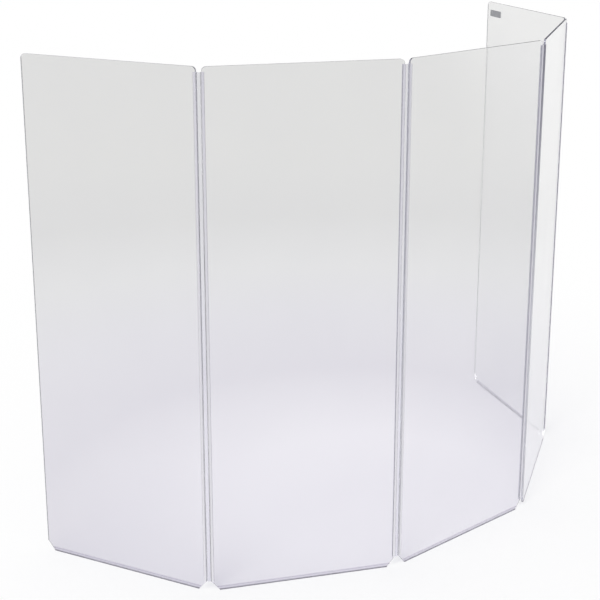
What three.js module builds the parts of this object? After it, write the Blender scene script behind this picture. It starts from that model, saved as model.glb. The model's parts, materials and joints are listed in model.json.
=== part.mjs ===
// Folding drum shield: five clear acrylic panels stand on the floor in an arc
// round a drum kit, joined edge to edge by four full-length clear vinyl hinges.
//
// Millimetres, +Z up. The origin is on the floor under the centre of the middle
// panel, +X runs along that panel to the right as the audience sees it, and the
// drum kit stands on its +Y side.

import * as THREE from 'three';

// Panels: clear sheet, all five alike.
const panelCount = 5;
const panelWidth = 609.6;
const panelHeight = 1676.4;
const panelThickness = 6.35;
const edgeEase = 0.5; // polished arris round every face
const topCornerRadius = 14;

// Cut across both bottom corners of a panel, so that two panels side by side
// leave a notch on the floor for cables.
const cableNotchWidth = 27;
const cableNotchHeight = 33;

// Hinge strip: a stiff channel on each panel's edge, and a thin web between them
// that bends along one line beside each channel.
const channelWall = 1.6;
const channelLegReach = 7.2; // how far the legs reach in over the panel's faces
const channelCornerRadius = 1.2;
const channelLegLead = 0.5; // bevel inside each leg's tip that lets the panel in
const slotClearance = 0.3; // between the panel and the channel it sits in
const webThickness = 1.4;
const flexClearance = 0.3; // between the web's rounded edge and the channel's back
const foldClearance = 0.65; // between two channels that are folded face to face
const hingeTopReveal = 2; // from the end of the panel's rounded corner to the hinge

// Turn at each hinge from one panel to the next, left to right, in degrees.
const hingeBends = [40, 26, 32, 37];

// Smoothness of round stretches.
const cornerSegments = 8;
const webEdgeSegments = 10;

// Sizes that follow from the ones above.
const slotHalf = panelThickness / 2 + slotClearance;
const channelHalf = slotHalf + channelWall;
const channelBack = slotClearance + channelWall; // outward from the panel's edge
const flexReach = panelWidth / 2 + channelBack + flexClearance + webThickness / 2;
const flexSpan = 2 * channelHalf + foldClearance; // lets the panels fold flat together
const hingeFoot = cableNotchHeight;
const hingeTop = panelHeight - topCornerRadius - hingeTopReveal;

const acrylic = new THREE.MeshStandardMaterial({
  color: '#e3e3e7',
  roughness: 0.06,
  metalness: 0,
  transparent: true,
  opacity: 0.3,
});

const stiffVinyl = new THREE.MeshStandardMaterial({
  color: '#b4b4c4',
  roughness: 0.22,
  metalness: 0,
  transparent: true,
  opacity: 0.6,
});

const softVinyl = new THREE.MeshStandardMaterial({
  color: '#d4d3e0',
  roughness: 0.35,
  metalness: 0,
  transparent: true,
  opacity: 0.5,
});

// A panel seen face on, with its foot on the floor.
function panelOutline() {
  const side = panelWidth / 2;
  const roundStart = panelHeight - topCornerRadius;
  const roundCentre = side - topCornerRadius;
  const outline = new THREE.Shape();
  outline.moveTo(cableNotchWidth - side, 0);
  outline.lineTo(side - cableNotchWidth, 0);
  outline.lineTo(side, cableNotchHeight);
  outline.lineTo(side, roundStart);
  outline.absarc(roundCentre, roundStart, topCornerRadius, 0, Math.PI / 2);
  outline.lineTo(-roundCentre, panelHeight);
  outline.absarc(-roundCentre, roundStart, topCornerRadius, Math.PI / 2, Math.PI);
  outline.lineTo(-side, cableNotchHeight);
  outline.closePath();
  return outline;
}

// The sheet is cut out flat with its arrises eased, then stood up so that it is
// centred on its own thickness.
function panelGeometry() {
  const geometry = new THREE.ExtrudeGeometry(panelOutline(), {
    depth: panelThickness - 2 * edgeEase,
    bevelEnabled: true,
    bevelThickness: edgeEase,
    bevelSize: edgeEase,
    bevelOffset: -edgeEase,
    bevelSegments: 1,
    curveSegments: cornerSegments,
  });
  geometry.translate(0, 0, edgeEase - panelThickness / 2);
  geometry.rotateX(Math.PI / 2);
  return geometry;
}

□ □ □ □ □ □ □

> TASK DIRECTIONS
Search the data for the string "that" and copy each line where it appears.

> ANSWER
What three.js module builds the parts of this object? After it, write the Blender scene script behind this picture. It starts from that model, saved as model.glb. The model's parts, materials and joints are listed in model.json.
// panel, +X runs along that panel to the right as the audience sees it, and the
// Cut across both bottom corners of a panel, so that two panels side by side
// that bends along one line beside each channel.
const channelLegLead = 0.5; // bevel inside each leg's tip that lets the panel in
const foldClearance = 0.65; // between two channels that are folded face to face
// Sizes that follow from the ones above.
// The sheet is cut out flat with its arrises eased, then stood up so that it is